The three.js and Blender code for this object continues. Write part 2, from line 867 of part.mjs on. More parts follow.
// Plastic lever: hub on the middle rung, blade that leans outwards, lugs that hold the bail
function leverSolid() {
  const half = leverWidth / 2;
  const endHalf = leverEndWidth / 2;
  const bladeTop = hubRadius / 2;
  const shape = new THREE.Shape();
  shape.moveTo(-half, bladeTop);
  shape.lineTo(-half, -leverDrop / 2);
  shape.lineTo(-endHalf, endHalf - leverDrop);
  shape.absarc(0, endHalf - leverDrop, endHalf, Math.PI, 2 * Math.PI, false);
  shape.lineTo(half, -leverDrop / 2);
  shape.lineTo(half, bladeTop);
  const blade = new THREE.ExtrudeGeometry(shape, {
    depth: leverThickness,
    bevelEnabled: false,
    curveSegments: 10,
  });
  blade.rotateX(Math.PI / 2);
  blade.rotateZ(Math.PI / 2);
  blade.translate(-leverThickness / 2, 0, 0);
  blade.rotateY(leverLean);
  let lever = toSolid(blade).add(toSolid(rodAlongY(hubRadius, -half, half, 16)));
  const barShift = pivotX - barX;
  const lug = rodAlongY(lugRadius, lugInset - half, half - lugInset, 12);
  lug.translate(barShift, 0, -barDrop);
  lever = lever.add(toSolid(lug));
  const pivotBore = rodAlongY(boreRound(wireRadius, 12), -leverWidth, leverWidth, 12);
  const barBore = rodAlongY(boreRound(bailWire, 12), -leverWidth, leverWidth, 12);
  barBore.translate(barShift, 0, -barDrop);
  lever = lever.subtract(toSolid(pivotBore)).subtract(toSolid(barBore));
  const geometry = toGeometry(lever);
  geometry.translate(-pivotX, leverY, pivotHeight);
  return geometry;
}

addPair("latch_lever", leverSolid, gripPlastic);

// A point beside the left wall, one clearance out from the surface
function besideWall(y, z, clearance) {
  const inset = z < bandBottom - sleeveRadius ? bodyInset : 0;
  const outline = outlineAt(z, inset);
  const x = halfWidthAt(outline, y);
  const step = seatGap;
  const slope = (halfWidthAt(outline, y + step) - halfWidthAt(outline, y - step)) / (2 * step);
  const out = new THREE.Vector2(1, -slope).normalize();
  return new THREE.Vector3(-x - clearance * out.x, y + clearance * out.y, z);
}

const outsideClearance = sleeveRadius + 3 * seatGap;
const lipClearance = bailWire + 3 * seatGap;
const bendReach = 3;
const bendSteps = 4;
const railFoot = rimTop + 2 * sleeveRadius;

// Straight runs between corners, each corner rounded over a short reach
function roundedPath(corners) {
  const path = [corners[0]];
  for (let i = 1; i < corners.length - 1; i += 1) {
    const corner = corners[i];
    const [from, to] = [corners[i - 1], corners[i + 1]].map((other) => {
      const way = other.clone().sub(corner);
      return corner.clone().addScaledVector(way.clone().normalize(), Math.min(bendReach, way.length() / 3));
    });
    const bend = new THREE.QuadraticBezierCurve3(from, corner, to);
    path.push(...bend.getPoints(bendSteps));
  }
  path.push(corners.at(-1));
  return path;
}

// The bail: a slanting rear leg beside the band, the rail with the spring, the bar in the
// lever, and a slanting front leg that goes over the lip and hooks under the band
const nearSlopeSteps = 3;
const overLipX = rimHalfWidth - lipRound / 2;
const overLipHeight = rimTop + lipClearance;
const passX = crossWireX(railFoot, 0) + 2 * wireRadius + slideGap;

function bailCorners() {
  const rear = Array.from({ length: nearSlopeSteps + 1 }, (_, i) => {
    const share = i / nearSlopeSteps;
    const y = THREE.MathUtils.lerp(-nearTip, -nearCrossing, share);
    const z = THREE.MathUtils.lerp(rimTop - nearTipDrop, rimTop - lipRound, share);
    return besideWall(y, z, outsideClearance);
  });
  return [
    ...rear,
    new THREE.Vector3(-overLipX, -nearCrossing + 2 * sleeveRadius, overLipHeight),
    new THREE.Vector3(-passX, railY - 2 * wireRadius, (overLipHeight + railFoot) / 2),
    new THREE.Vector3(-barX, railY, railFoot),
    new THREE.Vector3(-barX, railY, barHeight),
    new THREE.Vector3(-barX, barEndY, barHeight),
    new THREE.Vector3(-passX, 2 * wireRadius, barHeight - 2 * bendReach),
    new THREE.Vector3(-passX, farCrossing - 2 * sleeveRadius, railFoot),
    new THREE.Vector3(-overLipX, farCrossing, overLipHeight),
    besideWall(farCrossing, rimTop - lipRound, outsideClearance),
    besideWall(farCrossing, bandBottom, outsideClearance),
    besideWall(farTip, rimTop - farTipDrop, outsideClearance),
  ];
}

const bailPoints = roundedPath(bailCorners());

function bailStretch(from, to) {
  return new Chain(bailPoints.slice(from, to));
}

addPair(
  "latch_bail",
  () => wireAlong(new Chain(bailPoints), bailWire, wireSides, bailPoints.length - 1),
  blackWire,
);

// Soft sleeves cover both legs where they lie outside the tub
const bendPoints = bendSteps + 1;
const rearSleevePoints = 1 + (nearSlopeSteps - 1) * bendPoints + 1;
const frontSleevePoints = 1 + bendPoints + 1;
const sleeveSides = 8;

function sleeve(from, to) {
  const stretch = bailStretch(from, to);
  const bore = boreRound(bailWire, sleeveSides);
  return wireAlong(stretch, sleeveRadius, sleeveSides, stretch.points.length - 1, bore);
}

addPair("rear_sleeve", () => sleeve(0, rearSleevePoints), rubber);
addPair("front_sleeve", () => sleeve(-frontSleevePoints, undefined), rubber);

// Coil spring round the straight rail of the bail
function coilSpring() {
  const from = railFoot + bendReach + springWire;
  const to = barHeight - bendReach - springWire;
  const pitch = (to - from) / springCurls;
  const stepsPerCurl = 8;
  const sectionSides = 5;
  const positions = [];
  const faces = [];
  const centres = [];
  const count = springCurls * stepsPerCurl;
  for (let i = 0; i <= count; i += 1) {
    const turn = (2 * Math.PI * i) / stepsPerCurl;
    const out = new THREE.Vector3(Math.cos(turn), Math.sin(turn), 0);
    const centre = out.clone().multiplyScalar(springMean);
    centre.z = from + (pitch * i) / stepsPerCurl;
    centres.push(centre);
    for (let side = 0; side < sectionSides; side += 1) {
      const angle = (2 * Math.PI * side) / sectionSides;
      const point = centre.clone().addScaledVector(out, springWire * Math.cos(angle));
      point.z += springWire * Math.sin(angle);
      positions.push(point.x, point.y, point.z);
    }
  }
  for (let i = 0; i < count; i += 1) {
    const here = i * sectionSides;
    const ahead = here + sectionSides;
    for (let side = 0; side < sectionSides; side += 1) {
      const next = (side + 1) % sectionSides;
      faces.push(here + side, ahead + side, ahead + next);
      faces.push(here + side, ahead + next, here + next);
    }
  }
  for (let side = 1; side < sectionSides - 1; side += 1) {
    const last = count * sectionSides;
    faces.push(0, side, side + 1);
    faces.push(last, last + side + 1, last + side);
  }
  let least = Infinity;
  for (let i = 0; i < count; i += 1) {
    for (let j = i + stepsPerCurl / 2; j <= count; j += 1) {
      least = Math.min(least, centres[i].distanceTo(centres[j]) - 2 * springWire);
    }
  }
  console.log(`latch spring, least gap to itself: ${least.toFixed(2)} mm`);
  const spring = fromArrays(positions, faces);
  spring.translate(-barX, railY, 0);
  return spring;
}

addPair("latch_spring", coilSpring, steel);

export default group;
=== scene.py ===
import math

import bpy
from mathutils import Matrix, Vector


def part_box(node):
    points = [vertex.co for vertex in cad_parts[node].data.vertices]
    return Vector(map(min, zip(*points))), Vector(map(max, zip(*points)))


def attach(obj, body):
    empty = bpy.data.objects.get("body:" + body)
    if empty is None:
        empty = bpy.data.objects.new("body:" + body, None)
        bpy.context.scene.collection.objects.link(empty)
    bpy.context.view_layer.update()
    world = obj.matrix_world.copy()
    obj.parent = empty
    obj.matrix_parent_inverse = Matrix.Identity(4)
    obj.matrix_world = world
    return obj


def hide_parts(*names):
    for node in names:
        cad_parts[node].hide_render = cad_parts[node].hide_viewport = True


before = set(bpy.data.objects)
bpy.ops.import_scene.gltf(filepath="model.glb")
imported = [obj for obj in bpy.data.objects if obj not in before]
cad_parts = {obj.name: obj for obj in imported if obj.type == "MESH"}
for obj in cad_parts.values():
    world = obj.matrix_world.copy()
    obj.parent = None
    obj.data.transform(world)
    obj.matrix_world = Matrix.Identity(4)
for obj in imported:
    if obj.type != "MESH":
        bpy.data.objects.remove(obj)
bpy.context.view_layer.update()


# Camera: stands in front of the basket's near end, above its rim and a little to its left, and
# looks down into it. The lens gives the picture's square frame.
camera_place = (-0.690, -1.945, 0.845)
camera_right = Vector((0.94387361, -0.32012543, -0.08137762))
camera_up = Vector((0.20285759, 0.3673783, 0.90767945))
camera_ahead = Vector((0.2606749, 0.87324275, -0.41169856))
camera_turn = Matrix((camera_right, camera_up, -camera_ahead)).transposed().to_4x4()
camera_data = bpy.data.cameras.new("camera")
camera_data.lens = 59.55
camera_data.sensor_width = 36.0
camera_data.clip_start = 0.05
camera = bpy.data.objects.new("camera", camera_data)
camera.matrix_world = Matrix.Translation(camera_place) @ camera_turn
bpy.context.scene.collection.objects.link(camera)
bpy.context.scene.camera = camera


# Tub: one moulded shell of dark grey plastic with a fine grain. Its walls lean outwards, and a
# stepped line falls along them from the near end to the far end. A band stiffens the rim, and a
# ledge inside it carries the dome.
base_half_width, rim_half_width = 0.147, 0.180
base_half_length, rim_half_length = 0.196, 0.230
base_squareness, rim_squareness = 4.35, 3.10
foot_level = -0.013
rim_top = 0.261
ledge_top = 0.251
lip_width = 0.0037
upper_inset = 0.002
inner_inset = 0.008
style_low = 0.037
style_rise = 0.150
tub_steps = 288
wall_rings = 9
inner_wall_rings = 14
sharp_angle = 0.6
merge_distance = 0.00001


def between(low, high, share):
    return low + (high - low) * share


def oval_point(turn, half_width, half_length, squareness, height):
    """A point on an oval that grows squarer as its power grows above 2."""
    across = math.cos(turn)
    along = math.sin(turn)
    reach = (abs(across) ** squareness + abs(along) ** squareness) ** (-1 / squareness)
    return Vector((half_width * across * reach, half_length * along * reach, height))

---

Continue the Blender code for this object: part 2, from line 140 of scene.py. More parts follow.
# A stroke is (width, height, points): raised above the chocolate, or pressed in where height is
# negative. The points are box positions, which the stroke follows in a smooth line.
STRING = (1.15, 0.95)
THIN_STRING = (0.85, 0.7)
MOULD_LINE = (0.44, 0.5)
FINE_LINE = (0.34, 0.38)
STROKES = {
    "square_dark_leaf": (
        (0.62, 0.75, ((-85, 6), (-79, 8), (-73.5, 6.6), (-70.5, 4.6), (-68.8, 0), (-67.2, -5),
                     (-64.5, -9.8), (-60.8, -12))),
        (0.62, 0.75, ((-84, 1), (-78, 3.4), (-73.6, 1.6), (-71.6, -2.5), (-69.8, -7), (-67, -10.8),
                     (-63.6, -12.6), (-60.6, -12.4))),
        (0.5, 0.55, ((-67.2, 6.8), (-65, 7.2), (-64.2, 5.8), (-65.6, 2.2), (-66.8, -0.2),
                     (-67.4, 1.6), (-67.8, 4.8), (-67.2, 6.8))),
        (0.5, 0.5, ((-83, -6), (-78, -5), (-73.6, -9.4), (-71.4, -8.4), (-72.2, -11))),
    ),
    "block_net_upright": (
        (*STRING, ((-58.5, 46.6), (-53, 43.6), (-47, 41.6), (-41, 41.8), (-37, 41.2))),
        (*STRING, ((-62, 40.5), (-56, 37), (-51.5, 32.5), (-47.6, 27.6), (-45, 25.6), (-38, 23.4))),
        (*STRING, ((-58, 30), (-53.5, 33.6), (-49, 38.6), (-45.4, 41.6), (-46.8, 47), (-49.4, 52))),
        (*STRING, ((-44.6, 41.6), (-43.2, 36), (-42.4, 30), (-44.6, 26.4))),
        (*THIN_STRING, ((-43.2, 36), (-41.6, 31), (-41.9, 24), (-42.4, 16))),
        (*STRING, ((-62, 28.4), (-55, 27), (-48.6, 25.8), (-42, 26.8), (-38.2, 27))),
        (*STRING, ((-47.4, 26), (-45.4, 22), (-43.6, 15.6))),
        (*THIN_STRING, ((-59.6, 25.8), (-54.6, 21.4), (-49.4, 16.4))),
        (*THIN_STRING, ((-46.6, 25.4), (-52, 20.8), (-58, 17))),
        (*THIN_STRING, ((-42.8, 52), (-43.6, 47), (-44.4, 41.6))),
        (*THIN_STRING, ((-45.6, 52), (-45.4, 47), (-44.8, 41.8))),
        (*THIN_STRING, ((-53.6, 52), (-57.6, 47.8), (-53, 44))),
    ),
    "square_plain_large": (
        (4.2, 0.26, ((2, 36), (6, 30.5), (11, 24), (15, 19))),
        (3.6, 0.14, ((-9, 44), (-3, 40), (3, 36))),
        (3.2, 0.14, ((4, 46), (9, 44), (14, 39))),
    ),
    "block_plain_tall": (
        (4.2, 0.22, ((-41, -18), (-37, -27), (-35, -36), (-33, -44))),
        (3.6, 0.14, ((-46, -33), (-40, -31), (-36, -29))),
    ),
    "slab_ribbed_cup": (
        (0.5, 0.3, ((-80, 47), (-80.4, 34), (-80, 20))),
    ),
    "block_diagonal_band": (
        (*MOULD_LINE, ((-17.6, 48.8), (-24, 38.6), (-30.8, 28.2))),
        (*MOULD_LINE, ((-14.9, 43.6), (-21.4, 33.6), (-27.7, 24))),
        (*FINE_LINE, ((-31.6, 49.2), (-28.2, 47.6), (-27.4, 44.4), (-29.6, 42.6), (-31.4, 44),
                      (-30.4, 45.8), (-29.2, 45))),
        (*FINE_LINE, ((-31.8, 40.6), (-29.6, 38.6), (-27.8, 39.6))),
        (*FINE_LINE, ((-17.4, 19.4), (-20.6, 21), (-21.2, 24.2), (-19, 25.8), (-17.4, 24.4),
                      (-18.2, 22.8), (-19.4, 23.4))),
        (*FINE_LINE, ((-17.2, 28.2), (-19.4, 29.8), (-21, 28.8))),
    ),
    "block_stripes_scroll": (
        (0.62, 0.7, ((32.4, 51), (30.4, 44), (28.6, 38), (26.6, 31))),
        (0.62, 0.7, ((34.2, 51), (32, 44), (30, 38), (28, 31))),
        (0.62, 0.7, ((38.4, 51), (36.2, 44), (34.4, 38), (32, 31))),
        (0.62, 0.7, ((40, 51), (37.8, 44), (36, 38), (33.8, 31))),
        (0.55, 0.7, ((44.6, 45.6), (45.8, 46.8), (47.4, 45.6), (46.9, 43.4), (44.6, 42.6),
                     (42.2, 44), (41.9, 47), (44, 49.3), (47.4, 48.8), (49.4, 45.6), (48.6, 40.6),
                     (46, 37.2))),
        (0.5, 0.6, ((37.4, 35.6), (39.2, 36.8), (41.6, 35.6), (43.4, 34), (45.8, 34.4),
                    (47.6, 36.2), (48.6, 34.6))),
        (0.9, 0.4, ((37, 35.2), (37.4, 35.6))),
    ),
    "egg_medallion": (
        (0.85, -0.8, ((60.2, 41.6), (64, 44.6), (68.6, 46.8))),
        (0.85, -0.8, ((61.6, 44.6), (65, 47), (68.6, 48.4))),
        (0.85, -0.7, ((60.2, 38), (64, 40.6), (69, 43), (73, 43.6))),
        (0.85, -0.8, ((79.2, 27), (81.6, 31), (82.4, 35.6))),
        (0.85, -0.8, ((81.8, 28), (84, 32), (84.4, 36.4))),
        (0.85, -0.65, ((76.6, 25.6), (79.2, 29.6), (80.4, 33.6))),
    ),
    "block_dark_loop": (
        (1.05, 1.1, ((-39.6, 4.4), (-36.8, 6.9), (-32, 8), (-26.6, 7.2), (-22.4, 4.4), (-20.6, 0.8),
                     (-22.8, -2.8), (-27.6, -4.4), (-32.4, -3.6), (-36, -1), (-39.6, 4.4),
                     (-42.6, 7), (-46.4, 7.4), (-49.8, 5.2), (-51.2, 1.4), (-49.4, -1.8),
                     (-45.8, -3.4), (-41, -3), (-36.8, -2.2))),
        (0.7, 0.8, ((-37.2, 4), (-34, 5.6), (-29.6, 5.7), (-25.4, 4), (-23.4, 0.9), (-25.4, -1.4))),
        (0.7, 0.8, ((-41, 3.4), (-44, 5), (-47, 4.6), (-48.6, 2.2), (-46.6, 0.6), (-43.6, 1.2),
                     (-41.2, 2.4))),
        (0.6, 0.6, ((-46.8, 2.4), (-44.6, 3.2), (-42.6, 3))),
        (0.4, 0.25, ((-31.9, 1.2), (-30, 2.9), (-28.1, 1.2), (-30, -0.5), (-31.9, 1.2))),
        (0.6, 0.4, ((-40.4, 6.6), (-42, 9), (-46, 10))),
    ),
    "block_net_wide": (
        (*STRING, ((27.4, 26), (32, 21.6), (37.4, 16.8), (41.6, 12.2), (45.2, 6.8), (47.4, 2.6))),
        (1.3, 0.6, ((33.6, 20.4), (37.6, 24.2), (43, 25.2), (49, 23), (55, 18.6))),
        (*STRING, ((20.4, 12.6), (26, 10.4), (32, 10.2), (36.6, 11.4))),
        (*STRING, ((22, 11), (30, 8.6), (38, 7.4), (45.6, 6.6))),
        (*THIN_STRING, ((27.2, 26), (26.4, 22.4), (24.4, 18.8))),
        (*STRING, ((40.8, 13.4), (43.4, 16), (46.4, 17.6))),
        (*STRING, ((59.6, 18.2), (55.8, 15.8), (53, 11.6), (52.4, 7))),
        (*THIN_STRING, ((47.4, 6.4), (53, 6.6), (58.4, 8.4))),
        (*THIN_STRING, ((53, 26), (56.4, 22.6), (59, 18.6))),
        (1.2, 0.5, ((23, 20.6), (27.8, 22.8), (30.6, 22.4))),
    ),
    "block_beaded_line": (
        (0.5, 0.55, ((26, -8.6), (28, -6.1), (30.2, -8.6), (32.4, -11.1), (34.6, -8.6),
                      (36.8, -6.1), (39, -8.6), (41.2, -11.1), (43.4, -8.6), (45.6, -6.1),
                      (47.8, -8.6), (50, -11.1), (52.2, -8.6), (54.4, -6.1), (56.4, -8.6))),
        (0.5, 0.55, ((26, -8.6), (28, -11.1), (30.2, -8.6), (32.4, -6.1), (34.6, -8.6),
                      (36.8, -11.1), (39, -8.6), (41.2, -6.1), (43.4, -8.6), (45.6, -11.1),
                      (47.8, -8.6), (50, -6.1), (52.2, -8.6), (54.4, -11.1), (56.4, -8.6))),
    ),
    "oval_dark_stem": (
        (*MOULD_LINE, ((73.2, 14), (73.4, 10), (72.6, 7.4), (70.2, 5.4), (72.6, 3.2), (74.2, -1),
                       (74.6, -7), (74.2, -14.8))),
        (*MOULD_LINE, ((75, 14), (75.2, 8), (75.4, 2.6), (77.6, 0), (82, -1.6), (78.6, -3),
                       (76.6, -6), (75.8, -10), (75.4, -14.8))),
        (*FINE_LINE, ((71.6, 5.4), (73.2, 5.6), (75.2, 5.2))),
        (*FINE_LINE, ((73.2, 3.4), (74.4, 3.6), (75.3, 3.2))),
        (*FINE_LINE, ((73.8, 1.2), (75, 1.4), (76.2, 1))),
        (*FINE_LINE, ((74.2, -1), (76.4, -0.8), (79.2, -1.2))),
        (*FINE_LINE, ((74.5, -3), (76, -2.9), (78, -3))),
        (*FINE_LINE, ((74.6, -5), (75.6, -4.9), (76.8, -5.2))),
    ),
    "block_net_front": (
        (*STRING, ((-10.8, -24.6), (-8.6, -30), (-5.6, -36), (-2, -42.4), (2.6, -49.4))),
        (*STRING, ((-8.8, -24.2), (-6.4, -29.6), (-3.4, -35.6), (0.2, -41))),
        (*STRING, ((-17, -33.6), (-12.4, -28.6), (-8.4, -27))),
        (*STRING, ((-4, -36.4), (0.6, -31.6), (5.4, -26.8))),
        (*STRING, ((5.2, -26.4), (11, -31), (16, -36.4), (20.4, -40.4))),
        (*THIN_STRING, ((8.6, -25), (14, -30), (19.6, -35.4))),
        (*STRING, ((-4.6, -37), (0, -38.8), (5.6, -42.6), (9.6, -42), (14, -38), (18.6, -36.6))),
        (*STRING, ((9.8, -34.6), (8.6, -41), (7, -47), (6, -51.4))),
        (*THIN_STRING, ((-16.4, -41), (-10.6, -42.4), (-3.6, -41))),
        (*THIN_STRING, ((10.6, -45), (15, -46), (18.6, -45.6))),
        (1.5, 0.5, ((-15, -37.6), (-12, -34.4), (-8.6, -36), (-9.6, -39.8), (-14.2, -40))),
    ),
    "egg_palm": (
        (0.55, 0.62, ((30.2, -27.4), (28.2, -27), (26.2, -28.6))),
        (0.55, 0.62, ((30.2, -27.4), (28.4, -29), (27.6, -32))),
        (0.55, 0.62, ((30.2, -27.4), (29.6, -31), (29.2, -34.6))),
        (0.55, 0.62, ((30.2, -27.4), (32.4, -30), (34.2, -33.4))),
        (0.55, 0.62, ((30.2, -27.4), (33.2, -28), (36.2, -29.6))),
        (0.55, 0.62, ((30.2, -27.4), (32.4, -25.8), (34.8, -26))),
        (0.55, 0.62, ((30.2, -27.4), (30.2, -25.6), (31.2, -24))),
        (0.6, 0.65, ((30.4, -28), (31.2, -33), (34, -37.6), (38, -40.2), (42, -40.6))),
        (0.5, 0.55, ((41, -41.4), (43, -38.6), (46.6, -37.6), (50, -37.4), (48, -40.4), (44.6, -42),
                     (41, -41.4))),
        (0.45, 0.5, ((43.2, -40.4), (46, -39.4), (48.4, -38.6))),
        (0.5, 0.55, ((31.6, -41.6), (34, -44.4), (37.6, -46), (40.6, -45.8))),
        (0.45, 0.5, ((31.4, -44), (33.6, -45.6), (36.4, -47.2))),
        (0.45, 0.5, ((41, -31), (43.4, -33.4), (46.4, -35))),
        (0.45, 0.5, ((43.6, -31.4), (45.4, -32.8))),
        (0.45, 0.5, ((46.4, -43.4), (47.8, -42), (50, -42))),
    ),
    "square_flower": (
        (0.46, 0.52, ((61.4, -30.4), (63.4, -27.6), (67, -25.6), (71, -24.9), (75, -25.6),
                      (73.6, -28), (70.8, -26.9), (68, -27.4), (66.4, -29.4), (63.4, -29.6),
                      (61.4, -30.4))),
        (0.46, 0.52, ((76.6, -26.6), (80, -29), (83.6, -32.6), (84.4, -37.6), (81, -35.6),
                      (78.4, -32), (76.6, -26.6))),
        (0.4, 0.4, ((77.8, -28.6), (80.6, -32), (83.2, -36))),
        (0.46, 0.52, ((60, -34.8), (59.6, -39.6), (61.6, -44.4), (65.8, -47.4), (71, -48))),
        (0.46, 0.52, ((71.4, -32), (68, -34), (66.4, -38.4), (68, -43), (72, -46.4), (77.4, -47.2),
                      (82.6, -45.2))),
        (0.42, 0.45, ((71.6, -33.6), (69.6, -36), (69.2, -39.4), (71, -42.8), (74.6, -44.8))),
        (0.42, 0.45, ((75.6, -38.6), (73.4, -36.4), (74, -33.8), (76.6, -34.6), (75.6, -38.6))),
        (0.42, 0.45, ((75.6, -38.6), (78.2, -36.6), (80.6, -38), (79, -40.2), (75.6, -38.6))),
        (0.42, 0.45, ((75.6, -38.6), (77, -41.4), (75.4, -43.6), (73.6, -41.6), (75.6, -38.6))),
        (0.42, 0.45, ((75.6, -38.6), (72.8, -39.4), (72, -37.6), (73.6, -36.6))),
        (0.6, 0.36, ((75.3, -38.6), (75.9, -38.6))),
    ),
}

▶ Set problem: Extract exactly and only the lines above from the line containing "spring.translate(-barX, railY, 0);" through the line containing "bpy.data.objects.remove(obj)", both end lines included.

▶ Answer:
  spring.translate(-barX, railY, 0);
  return spring;
}

addPair("latch_spring", coilSpring, steel);

export default group;
=== scene.py ===
import math

import bpy
from mathutils import Matrix, Vector


def part_box(node):
    points = [vertex.co for vertex in cad_parts[node].data.vertices]
    return Vector(map(min, zip(*points))), Vector(map(max, zip(*points)))


def attach(obj, body):
    empty = bpy.data.objects.get("body:" + body)
    if empty is None:
        empty = bpy.data.objects.new("body:" + body, None)
        bpy.context.scene.collection.objects.link(empty)
    bpy.context.view_layer.update()
    world = obj.matrix_world.copy()
    obj.parent = empty
    obj.matrix_parent_inverse = Matrix.Identity(4)
    obj.matrix_world = world
    return obj


def hide_parts(*names):
    for node in names:
        cad_parts[node].hide_render = cad_parts[node].hide_viewport = True


before = set(bpy.data.objects)
bpy.ops.import_scene.gltf(filepath="model.glb")
imported = [obj for obj in bpy.data.objects if obj not in before]
cad_parts = {obj.name: obj for obj in imported if obj.type == "MESH"}
for obj in cad_parts.values():
    world = obj.matrix_world.copy()
    obj.parent = None
    obj.data.transform(world)
    obj.matrix_world = Matrix.Identity(4)
for obj in imported:
    if obj.type != "MESH":
        bpy.data.objects.remove(obj)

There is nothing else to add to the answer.